[start]
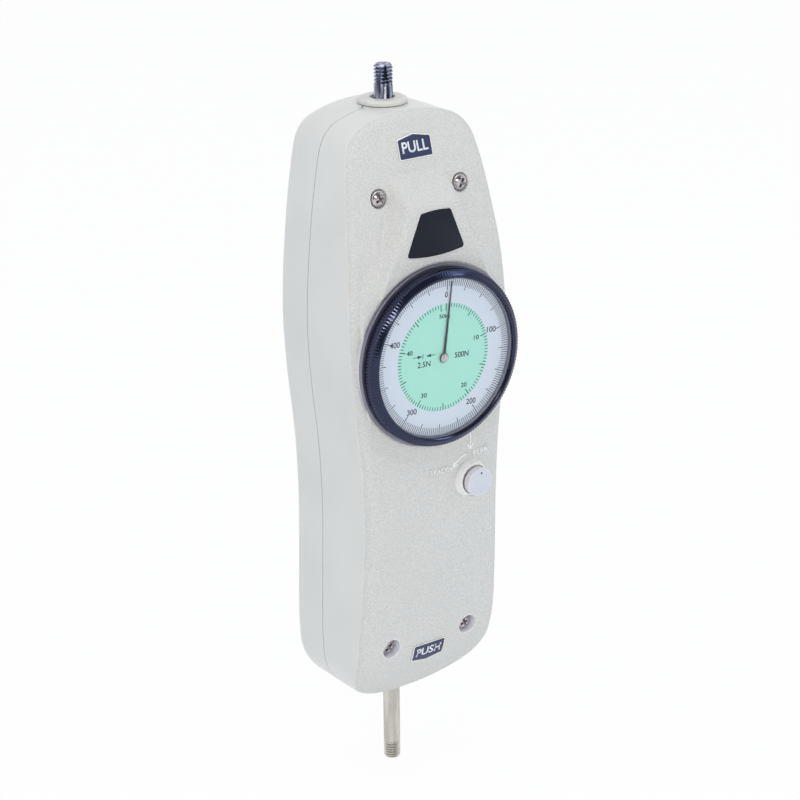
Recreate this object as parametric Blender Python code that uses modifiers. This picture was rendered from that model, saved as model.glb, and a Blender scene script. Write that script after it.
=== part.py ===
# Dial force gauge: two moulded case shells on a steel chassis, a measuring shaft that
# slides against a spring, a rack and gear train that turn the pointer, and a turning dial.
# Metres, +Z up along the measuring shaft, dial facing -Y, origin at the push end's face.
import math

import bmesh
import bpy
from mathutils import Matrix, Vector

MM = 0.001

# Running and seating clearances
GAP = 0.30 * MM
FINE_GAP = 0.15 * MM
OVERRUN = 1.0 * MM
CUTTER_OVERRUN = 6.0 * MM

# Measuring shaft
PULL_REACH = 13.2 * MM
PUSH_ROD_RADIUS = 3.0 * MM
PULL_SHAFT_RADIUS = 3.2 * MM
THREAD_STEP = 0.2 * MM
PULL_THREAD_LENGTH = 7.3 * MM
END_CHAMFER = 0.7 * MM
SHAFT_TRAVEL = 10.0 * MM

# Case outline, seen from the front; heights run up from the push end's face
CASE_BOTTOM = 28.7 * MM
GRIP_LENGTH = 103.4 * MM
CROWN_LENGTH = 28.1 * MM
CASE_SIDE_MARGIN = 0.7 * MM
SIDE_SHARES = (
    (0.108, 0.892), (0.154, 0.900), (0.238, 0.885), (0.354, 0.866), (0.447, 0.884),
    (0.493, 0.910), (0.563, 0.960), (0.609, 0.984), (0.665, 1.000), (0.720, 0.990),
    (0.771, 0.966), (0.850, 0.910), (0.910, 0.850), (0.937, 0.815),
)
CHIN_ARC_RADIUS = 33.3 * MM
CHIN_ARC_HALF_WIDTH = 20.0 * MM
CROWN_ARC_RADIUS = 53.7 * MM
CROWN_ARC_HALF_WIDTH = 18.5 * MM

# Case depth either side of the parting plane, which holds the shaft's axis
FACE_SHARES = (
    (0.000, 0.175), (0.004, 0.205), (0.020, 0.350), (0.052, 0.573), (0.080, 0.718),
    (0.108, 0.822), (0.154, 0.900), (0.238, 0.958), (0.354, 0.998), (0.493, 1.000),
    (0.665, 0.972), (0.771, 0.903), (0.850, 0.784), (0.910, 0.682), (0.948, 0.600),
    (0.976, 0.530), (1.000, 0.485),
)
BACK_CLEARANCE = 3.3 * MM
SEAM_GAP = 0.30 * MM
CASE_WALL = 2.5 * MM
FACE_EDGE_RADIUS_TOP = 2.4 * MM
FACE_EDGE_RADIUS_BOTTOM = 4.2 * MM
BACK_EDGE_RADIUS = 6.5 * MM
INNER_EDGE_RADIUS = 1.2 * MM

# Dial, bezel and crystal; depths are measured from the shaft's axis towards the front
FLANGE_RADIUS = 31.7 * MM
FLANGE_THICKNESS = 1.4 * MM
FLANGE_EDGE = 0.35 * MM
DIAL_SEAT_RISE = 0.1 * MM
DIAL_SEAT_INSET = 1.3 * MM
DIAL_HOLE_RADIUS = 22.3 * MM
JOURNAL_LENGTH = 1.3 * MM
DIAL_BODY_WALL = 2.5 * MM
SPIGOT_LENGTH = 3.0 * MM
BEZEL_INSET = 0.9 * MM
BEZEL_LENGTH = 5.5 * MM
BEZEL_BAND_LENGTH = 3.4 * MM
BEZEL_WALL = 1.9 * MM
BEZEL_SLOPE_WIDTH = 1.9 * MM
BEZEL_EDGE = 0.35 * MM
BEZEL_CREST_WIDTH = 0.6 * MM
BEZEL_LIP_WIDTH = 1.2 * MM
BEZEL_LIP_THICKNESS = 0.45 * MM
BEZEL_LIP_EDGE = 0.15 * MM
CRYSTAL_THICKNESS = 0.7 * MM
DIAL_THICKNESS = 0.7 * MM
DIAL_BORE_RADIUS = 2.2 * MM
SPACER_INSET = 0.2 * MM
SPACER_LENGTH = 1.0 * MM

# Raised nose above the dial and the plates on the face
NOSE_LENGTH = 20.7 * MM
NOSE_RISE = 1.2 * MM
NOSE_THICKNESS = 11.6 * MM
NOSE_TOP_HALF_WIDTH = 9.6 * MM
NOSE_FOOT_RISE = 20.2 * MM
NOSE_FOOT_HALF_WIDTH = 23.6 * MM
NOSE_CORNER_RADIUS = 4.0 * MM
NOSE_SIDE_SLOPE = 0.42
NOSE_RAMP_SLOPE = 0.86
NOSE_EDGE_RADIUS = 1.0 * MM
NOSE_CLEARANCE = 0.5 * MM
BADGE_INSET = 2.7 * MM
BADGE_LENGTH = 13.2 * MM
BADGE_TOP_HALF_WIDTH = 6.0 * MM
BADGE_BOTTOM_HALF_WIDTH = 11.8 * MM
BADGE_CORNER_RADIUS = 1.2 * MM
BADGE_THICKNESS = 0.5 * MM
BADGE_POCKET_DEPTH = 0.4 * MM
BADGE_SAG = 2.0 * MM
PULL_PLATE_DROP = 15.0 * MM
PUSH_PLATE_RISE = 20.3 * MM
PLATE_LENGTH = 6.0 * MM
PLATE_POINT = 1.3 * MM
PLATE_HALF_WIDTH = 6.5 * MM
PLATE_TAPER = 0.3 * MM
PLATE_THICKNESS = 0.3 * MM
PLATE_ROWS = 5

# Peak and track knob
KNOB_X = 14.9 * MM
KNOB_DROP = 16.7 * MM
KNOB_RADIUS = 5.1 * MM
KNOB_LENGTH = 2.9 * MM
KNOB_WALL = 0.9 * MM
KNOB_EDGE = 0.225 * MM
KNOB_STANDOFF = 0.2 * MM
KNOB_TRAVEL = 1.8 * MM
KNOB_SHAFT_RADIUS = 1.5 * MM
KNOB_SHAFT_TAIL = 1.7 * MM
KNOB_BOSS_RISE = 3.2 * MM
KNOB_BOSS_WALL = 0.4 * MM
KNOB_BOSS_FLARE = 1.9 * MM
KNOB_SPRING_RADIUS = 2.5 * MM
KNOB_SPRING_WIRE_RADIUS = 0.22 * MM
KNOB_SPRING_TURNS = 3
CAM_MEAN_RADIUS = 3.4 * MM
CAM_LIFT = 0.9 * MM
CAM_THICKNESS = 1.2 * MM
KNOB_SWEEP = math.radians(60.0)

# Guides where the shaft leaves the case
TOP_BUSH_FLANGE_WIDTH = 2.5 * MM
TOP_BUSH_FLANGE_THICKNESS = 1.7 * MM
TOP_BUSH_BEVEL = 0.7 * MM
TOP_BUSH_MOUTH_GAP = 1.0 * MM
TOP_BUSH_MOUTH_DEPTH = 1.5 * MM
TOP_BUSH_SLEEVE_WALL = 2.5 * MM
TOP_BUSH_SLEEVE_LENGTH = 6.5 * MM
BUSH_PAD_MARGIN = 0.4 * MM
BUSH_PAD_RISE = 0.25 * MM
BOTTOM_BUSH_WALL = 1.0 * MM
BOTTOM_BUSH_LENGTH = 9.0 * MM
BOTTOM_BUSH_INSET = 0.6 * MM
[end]
[start]
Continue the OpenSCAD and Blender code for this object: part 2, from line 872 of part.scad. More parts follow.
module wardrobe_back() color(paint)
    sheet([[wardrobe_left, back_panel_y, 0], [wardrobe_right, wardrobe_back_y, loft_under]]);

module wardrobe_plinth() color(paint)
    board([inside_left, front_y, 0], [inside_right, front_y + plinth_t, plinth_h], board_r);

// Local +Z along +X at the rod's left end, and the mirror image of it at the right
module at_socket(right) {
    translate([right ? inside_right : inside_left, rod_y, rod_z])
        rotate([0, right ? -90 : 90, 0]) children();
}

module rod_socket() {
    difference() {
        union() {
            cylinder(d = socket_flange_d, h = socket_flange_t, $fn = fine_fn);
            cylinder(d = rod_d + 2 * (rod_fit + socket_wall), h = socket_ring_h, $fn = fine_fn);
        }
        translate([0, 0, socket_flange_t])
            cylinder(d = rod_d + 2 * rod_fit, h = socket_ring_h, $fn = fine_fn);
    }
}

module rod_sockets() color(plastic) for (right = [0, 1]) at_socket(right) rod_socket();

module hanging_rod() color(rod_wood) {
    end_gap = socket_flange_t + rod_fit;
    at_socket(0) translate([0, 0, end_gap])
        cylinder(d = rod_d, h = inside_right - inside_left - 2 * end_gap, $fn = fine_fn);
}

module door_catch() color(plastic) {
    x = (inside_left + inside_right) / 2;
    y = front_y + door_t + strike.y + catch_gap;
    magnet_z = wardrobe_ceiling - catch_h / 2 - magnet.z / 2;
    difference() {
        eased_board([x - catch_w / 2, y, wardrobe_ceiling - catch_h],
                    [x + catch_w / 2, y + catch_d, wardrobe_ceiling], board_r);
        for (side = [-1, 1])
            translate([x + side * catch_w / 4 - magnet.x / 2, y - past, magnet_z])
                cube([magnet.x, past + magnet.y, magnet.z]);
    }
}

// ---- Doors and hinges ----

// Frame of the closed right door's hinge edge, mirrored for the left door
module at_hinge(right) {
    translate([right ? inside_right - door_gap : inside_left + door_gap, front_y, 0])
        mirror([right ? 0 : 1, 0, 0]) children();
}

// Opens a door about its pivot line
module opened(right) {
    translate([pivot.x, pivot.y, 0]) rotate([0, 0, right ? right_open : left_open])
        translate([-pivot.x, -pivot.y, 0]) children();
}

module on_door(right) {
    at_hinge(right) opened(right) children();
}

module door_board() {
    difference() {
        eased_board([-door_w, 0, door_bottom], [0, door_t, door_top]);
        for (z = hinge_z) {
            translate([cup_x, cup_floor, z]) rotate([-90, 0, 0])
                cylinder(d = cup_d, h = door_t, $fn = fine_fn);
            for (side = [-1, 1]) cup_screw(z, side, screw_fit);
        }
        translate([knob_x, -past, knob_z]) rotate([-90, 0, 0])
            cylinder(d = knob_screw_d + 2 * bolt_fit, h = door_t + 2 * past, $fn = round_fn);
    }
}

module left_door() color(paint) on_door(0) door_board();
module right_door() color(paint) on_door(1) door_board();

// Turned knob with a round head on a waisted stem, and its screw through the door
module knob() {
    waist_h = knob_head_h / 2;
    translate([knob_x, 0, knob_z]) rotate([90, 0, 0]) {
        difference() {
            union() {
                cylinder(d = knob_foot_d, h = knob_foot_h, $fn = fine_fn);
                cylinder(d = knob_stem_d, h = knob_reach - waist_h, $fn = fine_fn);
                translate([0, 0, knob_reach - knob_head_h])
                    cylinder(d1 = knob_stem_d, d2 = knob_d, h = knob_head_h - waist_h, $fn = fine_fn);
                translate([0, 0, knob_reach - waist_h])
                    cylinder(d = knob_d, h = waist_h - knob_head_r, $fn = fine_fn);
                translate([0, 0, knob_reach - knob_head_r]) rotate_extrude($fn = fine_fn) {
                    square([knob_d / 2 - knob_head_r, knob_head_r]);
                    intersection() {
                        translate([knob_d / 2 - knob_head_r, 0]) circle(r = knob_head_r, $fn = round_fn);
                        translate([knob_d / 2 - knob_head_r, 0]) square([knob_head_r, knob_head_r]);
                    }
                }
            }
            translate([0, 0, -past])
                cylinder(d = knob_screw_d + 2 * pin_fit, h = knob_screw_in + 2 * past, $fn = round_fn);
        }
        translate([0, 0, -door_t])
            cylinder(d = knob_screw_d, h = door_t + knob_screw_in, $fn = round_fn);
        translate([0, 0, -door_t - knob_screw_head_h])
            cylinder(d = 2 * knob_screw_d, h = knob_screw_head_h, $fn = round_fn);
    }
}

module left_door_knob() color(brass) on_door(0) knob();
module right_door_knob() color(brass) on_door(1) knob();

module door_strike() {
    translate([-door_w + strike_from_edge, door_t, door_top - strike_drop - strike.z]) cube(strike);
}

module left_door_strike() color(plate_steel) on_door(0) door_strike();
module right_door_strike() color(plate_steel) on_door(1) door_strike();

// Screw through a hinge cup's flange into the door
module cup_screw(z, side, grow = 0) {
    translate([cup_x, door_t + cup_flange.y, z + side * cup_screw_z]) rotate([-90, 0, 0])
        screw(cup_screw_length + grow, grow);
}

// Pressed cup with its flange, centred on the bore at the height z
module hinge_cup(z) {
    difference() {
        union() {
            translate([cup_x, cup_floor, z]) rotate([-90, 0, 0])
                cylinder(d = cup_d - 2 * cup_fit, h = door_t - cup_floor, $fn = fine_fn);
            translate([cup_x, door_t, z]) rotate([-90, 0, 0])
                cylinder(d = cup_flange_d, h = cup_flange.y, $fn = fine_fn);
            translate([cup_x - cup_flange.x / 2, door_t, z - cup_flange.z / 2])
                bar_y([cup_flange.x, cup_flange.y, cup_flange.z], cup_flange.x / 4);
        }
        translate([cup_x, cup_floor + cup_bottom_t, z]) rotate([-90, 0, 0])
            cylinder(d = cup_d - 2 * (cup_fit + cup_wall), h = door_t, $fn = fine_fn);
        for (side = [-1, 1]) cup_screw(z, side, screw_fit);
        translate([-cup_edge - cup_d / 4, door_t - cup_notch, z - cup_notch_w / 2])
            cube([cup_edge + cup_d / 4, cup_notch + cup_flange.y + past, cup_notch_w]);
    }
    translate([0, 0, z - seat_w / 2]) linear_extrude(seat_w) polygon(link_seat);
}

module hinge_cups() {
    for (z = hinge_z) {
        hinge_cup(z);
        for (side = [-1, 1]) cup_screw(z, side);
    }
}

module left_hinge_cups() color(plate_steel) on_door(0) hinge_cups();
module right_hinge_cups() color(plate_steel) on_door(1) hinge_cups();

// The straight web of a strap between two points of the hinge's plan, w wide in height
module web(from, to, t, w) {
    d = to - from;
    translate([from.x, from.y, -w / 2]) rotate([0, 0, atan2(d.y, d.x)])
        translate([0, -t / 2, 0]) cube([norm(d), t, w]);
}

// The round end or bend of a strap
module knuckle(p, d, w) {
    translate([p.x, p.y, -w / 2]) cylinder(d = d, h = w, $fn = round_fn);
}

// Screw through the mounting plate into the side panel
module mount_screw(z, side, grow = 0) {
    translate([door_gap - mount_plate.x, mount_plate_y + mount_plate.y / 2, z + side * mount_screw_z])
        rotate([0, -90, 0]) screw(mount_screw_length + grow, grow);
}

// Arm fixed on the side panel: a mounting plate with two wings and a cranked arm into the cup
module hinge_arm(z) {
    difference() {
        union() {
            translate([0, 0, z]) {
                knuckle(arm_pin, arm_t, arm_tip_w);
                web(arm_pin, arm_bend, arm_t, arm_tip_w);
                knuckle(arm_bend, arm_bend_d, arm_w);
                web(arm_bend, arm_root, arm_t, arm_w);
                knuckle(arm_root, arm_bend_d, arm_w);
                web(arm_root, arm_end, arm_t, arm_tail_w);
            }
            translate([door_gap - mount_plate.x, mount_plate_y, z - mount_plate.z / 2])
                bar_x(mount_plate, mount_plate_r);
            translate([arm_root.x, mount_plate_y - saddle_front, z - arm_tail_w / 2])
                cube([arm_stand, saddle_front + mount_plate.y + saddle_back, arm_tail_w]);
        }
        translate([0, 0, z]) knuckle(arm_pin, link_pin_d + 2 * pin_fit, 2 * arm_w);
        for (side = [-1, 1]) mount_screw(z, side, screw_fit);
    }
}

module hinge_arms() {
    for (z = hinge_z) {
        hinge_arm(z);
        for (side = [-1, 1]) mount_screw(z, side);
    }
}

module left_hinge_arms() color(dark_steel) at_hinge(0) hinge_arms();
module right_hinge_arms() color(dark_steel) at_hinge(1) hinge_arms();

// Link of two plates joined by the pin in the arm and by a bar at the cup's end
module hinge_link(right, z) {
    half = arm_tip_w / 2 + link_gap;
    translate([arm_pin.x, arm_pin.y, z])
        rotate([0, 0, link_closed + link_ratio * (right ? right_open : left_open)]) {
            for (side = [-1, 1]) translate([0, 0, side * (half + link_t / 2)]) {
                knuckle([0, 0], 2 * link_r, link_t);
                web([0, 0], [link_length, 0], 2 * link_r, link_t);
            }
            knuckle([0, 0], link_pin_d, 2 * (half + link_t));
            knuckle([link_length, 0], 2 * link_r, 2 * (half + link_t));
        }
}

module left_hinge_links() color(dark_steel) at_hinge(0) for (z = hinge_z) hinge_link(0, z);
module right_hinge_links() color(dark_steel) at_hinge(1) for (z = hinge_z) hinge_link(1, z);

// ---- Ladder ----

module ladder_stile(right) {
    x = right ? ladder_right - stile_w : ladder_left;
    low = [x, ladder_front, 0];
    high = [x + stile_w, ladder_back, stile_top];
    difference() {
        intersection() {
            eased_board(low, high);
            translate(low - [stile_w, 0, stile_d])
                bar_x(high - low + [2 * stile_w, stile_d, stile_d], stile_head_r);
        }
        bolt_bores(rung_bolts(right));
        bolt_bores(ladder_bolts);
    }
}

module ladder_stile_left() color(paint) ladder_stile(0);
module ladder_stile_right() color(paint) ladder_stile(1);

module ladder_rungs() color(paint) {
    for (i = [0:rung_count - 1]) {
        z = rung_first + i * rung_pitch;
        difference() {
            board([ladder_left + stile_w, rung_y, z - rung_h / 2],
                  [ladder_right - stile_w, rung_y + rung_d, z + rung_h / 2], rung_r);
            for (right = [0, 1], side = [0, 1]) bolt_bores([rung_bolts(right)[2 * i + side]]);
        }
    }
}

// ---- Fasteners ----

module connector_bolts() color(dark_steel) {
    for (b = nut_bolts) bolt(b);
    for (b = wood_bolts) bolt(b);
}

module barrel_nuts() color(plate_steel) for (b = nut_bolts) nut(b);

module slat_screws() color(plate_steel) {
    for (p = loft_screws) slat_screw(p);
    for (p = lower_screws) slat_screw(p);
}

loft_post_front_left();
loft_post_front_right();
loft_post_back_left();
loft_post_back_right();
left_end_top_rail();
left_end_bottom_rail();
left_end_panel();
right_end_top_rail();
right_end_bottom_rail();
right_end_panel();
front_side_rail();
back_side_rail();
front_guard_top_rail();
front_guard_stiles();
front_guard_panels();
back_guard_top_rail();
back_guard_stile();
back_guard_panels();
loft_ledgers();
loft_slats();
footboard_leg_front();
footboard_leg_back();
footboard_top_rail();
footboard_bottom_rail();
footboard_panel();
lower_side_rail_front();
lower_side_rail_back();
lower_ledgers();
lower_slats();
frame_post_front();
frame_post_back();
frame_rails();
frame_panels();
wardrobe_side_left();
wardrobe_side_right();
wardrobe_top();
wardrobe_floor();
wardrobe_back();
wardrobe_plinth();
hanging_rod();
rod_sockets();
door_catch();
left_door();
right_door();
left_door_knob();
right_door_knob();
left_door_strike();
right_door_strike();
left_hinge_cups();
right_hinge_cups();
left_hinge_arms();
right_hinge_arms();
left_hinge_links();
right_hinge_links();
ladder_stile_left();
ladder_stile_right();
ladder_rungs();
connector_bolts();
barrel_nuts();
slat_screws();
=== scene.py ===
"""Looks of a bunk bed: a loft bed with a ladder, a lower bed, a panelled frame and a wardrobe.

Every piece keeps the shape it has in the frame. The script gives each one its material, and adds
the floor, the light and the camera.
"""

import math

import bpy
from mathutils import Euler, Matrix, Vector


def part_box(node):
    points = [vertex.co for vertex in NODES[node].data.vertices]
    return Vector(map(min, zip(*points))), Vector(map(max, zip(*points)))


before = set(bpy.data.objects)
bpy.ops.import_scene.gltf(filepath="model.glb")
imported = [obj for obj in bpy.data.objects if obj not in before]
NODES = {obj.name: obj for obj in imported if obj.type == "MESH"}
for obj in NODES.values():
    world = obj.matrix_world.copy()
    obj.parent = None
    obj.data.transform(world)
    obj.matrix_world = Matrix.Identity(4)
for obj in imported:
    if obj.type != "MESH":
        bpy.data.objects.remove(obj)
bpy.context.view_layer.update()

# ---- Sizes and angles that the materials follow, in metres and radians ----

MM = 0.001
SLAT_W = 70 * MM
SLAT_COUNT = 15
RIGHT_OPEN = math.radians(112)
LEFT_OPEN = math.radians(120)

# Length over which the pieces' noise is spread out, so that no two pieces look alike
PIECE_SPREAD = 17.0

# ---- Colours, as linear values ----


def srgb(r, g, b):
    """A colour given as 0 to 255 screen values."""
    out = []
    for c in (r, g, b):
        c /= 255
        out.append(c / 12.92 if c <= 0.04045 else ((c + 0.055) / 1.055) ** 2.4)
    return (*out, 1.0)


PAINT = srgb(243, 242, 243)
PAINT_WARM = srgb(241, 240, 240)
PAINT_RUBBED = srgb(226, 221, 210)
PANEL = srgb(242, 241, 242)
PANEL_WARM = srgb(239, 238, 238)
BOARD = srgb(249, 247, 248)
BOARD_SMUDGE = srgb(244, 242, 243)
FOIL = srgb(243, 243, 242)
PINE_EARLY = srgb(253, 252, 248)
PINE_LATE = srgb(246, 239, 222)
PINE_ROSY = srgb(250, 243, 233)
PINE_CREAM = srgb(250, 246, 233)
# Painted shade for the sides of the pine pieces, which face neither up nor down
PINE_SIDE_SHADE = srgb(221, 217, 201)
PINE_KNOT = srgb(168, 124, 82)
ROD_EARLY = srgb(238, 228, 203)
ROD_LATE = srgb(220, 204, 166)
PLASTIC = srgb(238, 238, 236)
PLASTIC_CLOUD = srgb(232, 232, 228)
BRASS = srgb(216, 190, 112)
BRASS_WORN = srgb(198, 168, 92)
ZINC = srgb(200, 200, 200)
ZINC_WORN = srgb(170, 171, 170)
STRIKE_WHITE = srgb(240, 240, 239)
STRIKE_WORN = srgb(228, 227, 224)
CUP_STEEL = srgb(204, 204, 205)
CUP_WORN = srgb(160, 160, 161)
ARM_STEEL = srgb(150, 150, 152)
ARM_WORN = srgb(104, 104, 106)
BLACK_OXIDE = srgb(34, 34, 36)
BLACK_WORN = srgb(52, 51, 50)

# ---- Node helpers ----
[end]
▸ **WRITTEN PROBLEM**: Above are the records; from them, give again exactly the lines from the one containing "Recreate this object" to the one containing "CROWN_ARC_HALF_WIDTH = 18.5 * MM", both lines included, and nothing more.

▸ **ANSWER**:
Recreate this object as parametric Blender Python code that uses modifiers. This picture was rendered from that model, saved as model.glb, and a Blender scene script. Write that script after it.
=== part.py ===
# Dial force gauge: two moulded case shells on a steel chassis, a measuring shaft that
# slides against a spring, a rack and gear train that turn the pointer, and a turning dial.
# Metres, +Z up along the measuring shaft, dial facing -Y, origin at the push end's face.
import math

import bmesh
import bpy
from mathutils import Matrix, Vector

MM = 0.001

# Running and seating clearances
GAP = 0.30 * MM
FINE_GAP = 0.15 * MM
OVERRUN = 1.0 * MM
CUTTER_OVERRUN = 6.0 * MM

# Measuring shaft
PULL_REACH = 13.2 * MM
PUSH_ROD_RADIUS = 3.0 * MM
PULL_SHAFT_RADIUS = 3.2 * MM
THREAD_STEP = 0.2 * MM
PULL_THREAD_LENGTH = 7.3 * MM
END_CHAMFER = 0.7 * MM
SHAFT_TRAVEL = 10.0 * MM

# Case outline, seen from the front; heights run up from the push end's face
CASE_BOTTOM = 28.7 * MM
GRIP_LENGTH = 103.4 * MM
CROWN_LENGTH = 28.1 * MM
CASE_SIDE_MARGIN = 0.7 * MM
SIDE_SHARES = (
    (0.108, 0.892), (0.154, 0.900), (0.238, 0.885), (0.354, 0.866), (0.447, 0.884),
    (0.493, 0.910), (0.563, 0.960), (0.609, 0.984), (0.665, 1.000), (0.720, 0.990),
    (0.771, 0.966), (0.850, 0.910), (0.910, 0.850), (0.937, 0.815),
)
CHIN_ARC_RADIUS = 33.3 * MM
CHIN_ARC_HALF_WIDTH = 20.0 * MM
CROWN_ARC_RADIUS = 53.7 * MM
CROWN_ARC_HALF_WIDTH = 18.5 * MM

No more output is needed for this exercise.